» **PROBLEM DESCRIPTION**:
Only the lines from the line with "the whole machine" through the line with "points = [vertex.co" should be copied, exactly as they appear, with both ends kept.

[START]

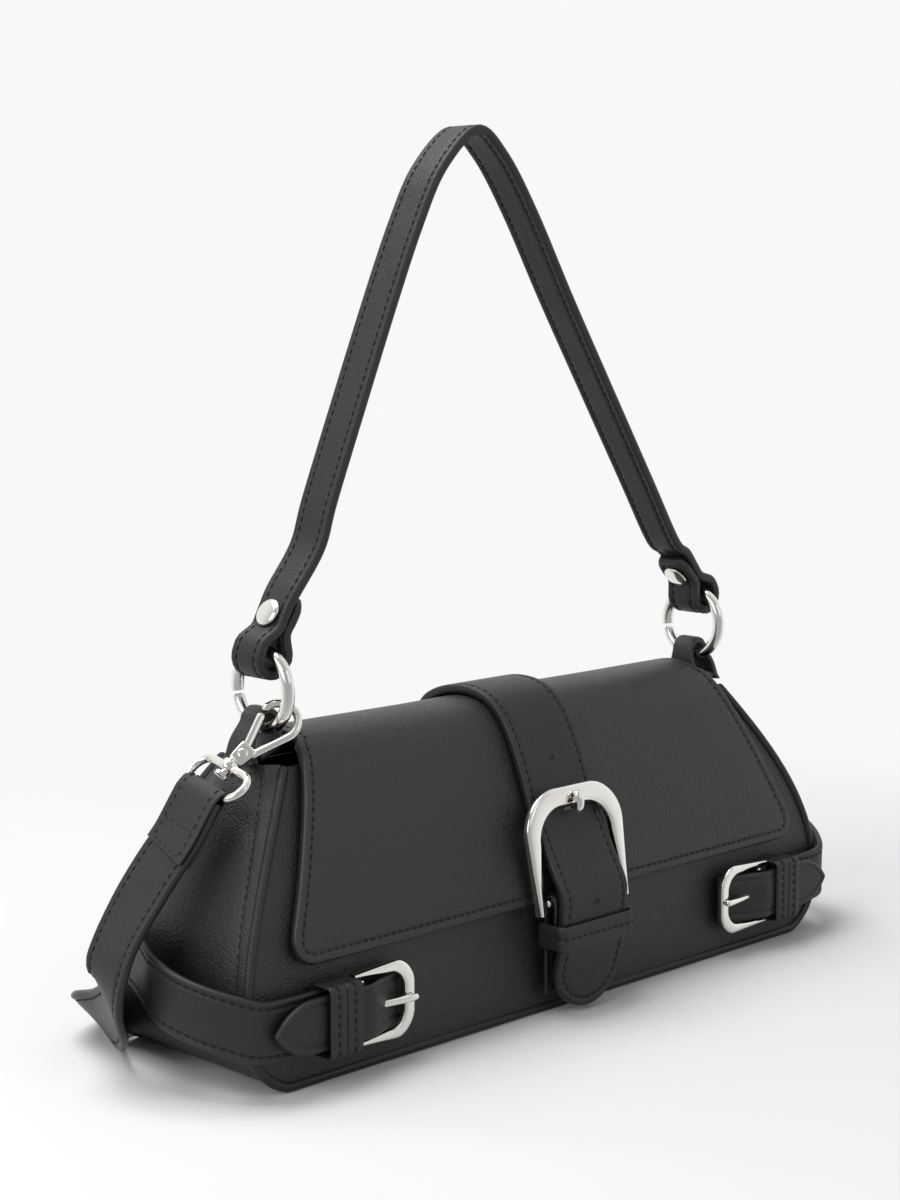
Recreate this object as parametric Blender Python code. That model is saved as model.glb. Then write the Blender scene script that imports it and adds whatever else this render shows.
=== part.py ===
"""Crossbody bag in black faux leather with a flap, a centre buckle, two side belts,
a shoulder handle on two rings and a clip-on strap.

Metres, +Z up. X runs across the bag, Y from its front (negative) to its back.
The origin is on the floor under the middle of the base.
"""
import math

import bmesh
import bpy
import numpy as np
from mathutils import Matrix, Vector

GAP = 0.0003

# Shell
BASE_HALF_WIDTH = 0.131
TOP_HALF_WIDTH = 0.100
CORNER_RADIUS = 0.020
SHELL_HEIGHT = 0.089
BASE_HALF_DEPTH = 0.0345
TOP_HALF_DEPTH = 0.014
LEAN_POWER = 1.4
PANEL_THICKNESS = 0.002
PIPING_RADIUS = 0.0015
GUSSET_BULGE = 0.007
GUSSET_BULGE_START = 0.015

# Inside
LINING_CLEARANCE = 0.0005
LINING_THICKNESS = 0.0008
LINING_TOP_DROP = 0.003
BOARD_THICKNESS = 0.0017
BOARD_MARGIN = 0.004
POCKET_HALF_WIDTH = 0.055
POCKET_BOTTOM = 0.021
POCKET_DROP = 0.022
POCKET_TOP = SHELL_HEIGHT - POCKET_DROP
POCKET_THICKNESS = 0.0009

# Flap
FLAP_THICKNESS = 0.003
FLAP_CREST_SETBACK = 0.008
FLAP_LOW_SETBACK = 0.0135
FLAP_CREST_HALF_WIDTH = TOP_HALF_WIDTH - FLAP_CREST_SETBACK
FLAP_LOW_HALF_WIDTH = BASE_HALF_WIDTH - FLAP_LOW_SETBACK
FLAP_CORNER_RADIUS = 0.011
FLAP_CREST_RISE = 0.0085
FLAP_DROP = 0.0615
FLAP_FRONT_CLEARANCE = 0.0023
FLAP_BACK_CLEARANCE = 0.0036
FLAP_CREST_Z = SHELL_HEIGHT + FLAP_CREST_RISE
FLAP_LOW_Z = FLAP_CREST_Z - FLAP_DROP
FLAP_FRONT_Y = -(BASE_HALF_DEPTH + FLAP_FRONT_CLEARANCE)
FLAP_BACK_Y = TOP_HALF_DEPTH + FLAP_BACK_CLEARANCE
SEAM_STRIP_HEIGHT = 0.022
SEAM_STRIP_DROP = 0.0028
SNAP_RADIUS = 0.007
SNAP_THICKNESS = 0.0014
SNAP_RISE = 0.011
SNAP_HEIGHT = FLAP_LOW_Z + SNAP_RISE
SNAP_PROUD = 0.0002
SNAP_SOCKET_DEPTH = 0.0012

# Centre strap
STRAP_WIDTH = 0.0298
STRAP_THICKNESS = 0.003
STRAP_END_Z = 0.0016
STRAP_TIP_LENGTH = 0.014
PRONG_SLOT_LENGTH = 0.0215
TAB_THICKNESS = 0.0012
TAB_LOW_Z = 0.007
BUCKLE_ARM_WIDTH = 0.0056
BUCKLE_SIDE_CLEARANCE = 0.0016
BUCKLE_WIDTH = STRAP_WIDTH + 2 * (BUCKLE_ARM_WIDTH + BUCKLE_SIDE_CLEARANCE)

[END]
[START]

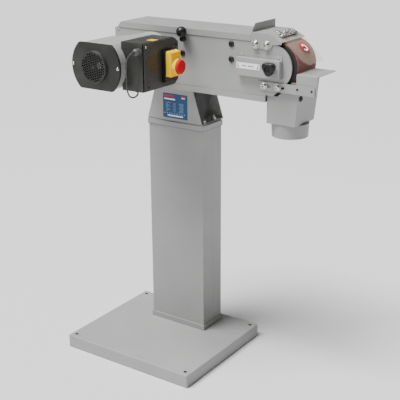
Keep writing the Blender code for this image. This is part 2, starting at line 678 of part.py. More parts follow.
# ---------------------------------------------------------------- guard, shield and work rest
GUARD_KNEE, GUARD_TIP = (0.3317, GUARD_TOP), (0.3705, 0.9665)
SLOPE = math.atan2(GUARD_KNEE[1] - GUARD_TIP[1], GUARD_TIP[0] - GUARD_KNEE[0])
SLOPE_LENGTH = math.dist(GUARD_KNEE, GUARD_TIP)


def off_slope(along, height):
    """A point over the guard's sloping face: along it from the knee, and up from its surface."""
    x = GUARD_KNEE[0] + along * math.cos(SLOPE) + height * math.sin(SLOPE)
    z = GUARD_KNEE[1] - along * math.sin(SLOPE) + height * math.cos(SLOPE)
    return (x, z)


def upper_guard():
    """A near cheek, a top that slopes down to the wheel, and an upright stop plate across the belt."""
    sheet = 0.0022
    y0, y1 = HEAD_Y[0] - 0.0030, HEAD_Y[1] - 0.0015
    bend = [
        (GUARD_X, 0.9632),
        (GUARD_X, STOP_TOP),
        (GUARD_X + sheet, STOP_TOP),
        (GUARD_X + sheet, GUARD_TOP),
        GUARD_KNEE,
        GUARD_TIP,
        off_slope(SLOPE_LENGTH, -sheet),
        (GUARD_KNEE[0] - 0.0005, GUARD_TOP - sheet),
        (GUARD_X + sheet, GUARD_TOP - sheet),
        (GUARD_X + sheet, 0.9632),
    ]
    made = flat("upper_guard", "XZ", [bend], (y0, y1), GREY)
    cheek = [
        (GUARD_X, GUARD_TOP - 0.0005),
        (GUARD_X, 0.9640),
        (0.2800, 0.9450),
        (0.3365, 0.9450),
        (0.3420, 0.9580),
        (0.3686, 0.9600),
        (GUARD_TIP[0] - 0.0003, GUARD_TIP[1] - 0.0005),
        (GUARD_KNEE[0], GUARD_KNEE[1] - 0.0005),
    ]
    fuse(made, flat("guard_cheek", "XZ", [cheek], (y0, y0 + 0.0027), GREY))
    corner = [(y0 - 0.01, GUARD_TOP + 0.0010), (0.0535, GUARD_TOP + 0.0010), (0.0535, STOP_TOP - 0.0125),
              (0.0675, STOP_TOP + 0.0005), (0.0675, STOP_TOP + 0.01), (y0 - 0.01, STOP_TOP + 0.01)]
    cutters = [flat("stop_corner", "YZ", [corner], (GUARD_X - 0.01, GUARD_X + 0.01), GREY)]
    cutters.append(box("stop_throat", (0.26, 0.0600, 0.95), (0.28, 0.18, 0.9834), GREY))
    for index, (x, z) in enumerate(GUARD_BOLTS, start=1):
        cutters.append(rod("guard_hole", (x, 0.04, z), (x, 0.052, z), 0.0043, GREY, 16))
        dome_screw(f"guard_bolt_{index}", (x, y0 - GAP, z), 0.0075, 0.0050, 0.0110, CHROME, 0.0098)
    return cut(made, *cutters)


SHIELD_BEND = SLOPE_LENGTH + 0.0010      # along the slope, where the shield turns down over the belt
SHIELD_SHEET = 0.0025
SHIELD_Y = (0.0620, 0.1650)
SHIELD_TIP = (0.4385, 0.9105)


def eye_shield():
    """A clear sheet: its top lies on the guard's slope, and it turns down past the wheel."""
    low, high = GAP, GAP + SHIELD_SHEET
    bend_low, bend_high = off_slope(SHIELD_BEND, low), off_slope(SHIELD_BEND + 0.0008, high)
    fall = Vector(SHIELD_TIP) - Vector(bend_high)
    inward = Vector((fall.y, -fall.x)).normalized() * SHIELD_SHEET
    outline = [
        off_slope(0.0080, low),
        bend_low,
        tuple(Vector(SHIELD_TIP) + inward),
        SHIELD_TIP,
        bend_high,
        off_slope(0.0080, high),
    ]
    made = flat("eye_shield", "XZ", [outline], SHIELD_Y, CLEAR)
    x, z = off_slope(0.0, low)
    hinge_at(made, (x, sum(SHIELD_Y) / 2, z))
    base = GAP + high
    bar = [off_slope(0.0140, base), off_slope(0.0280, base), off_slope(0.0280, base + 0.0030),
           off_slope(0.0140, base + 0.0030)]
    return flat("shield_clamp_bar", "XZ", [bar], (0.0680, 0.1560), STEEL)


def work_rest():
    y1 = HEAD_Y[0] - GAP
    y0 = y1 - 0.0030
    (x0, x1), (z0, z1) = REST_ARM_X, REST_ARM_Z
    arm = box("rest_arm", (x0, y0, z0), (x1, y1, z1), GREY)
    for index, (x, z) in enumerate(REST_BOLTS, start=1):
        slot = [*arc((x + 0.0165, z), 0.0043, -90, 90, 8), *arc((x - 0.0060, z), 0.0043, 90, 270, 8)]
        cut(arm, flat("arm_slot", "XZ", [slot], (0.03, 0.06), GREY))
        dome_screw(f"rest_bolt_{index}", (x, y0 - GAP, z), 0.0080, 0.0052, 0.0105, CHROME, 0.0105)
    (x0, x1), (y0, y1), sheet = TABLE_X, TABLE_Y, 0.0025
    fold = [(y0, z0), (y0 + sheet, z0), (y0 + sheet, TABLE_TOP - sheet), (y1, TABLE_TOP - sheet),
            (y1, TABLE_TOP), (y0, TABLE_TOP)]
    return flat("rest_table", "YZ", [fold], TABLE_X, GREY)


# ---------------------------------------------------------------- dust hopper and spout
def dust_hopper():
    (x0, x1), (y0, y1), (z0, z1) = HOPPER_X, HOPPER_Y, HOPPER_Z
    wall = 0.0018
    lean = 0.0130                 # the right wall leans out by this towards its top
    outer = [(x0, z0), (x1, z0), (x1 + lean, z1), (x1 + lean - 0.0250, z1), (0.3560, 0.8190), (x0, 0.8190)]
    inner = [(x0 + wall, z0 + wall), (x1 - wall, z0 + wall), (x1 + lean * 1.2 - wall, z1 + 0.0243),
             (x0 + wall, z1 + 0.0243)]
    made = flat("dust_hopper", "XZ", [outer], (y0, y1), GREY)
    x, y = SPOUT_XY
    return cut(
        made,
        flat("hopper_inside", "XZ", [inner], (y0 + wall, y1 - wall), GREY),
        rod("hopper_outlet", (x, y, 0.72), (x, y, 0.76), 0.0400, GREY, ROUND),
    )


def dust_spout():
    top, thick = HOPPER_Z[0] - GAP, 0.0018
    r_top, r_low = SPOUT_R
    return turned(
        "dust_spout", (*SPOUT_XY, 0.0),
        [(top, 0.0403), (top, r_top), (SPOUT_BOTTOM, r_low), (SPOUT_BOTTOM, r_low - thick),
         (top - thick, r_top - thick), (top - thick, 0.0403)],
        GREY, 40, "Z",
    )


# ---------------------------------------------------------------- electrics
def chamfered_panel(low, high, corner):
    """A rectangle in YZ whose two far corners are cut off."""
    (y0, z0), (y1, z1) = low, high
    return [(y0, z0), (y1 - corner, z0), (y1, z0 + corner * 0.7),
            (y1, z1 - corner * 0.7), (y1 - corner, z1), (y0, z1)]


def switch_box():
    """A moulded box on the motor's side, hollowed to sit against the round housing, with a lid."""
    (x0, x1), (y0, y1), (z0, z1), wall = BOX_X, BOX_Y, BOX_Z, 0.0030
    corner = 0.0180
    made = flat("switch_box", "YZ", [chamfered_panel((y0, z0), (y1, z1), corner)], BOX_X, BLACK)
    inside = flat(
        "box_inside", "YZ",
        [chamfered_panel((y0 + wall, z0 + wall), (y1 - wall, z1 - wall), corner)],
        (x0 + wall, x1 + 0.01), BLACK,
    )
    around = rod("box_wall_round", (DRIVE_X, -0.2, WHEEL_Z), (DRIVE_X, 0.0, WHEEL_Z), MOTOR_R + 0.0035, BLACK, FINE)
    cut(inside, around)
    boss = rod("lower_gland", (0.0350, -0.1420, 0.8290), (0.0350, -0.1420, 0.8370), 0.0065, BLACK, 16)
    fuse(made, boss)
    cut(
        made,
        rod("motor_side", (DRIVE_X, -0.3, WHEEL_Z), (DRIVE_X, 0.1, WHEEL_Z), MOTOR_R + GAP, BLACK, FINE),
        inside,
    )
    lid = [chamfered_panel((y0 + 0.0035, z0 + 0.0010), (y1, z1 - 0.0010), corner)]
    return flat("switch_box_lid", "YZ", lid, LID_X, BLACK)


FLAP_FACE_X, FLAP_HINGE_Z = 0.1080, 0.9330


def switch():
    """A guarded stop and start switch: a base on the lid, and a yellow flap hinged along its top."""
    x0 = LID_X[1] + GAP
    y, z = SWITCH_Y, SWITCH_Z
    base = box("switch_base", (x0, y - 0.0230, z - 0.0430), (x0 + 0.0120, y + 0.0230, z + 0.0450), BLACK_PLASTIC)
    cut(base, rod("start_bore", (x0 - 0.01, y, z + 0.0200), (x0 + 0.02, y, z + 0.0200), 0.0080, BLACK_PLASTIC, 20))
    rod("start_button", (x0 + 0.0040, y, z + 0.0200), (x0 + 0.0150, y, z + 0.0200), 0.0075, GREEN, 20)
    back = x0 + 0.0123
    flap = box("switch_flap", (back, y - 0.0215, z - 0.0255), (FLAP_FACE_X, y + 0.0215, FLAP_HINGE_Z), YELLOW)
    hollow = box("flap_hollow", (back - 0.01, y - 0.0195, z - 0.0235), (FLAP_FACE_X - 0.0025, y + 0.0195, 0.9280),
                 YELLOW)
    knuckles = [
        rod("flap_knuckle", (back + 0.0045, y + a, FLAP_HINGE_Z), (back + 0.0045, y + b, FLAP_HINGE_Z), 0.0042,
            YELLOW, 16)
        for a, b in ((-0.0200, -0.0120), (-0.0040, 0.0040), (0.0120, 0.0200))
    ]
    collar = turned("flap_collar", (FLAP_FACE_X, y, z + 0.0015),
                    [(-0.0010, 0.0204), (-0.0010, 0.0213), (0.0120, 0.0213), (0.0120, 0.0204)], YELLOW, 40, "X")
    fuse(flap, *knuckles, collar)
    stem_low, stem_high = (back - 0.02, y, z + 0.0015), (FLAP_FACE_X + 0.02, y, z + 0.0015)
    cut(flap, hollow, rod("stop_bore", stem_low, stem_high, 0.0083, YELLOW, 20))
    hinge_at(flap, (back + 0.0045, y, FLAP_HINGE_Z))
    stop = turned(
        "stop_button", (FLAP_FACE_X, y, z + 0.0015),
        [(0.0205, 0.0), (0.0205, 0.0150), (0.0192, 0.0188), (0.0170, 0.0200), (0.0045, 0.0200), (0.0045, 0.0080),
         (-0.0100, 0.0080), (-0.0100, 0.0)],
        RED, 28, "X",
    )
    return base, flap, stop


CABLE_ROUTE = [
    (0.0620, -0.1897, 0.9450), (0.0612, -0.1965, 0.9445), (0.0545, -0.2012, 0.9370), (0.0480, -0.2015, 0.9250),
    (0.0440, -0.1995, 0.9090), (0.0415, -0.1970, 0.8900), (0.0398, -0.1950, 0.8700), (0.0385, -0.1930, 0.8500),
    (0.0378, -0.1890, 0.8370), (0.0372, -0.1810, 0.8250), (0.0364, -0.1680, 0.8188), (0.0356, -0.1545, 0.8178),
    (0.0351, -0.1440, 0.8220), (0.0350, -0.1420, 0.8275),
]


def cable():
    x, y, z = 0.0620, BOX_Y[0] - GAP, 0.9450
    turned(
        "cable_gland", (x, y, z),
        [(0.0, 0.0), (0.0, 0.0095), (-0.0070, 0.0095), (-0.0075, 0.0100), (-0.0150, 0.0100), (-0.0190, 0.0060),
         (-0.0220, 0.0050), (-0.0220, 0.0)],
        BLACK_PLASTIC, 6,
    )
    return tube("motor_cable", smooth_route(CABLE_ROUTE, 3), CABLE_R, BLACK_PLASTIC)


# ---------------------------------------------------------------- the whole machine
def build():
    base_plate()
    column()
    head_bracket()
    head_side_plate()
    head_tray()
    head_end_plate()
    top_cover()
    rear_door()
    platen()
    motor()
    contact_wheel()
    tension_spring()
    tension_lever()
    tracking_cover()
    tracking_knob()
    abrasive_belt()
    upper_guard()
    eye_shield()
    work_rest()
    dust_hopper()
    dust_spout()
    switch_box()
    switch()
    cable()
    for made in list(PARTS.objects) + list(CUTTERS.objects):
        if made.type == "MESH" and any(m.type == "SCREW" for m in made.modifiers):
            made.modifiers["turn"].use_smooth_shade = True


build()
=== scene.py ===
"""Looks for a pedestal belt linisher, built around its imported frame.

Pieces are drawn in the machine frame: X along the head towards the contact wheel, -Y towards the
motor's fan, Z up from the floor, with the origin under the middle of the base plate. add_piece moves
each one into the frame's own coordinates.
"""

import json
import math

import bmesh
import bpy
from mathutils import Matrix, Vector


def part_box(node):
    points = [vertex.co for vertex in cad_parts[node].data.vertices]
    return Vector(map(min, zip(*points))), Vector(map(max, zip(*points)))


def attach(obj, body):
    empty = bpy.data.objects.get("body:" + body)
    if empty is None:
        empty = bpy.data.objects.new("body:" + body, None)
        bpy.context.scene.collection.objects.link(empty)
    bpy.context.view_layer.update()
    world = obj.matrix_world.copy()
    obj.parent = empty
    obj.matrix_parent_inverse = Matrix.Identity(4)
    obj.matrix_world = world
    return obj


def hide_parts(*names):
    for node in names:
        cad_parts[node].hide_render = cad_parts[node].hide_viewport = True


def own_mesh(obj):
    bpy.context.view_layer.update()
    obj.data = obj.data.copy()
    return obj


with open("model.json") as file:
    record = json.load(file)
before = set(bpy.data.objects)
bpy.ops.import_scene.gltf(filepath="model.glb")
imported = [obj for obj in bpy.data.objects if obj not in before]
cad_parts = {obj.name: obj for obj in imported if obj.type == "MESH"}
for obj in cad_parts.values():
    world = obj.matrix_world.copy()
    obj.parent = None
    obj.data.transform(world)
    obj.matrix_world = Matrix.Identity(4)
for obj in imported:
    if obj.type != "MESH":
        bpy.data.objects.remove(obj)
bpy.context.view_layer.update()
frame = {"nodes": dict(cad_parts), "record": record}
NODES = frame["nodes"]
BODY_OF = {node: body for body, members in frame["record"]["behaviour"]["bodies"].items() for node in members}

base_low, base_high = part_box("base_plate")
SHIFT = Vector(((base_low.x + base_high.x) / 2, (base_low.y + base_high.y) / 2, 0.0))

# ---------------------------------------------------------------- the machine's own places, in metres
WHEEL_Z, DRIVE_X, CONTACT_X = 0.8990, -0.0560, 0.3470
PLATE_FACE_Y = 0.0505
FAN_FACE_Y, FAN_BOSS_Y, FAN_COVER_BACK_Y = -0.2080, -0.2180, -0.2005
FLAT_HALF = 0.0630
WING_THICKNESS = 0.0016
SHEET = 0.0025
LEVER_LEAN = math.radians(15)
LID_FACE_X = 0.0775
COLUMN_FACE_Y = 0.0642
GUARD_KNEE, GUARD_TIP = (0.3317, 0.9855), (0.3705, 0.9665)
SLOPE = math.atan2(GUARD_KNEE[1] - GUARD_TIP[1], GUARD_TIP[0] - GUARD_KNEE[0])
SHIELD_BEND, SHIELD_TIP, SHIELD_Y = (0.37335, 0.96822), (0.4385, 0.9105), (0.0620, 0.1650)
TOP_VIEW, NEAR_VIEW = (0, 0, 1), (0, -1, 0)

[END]

» **SOLUTION TO THE PROBLEM**:
# ---------------------------------------------------------------- the whole machine
def build():
    base_plate()
    column()
    head_bracket()
    head_side_plate()
    head_tray()
    head_end_plate()
    top_cover()
    rear_door()
    platen()
    motor()
    contact_wheel()
    tension_spring()
    tension_lever()
    tracking_cover()
    tracking_knob()
    abrasive_belt()
    upper_guard()
    eye_shield()
    work_rest()
    dust_hopper()
    dust_spout()
    switch_box()
    switch()
    cable()
    for made in list(PARTS.objects) + list(CUTTERS.objects):
        if made.type == "MESH" and any(m.type == "SCREW" for m in made.modifiers):
            made.modifiers["turn"].use_smooth_shade = True


build()
=== scene.py ===
"""Looks for a pedestal belt linisher, built around its imported frame.

Pieces are drawn in the machine frame: X along the head towards the contact wheel, -Y towards the
motor's fan, Z up from the floor, with the origin under the middle of the base plate. add_piece moves
each one into the frame's own coordinates.
"""

import json
import math

import bmesh
import bpy
from mathutils import Matrix, Vector


def part_box(node):
    points = [vertex.co for vertex in cad_parts[node].data.vertices]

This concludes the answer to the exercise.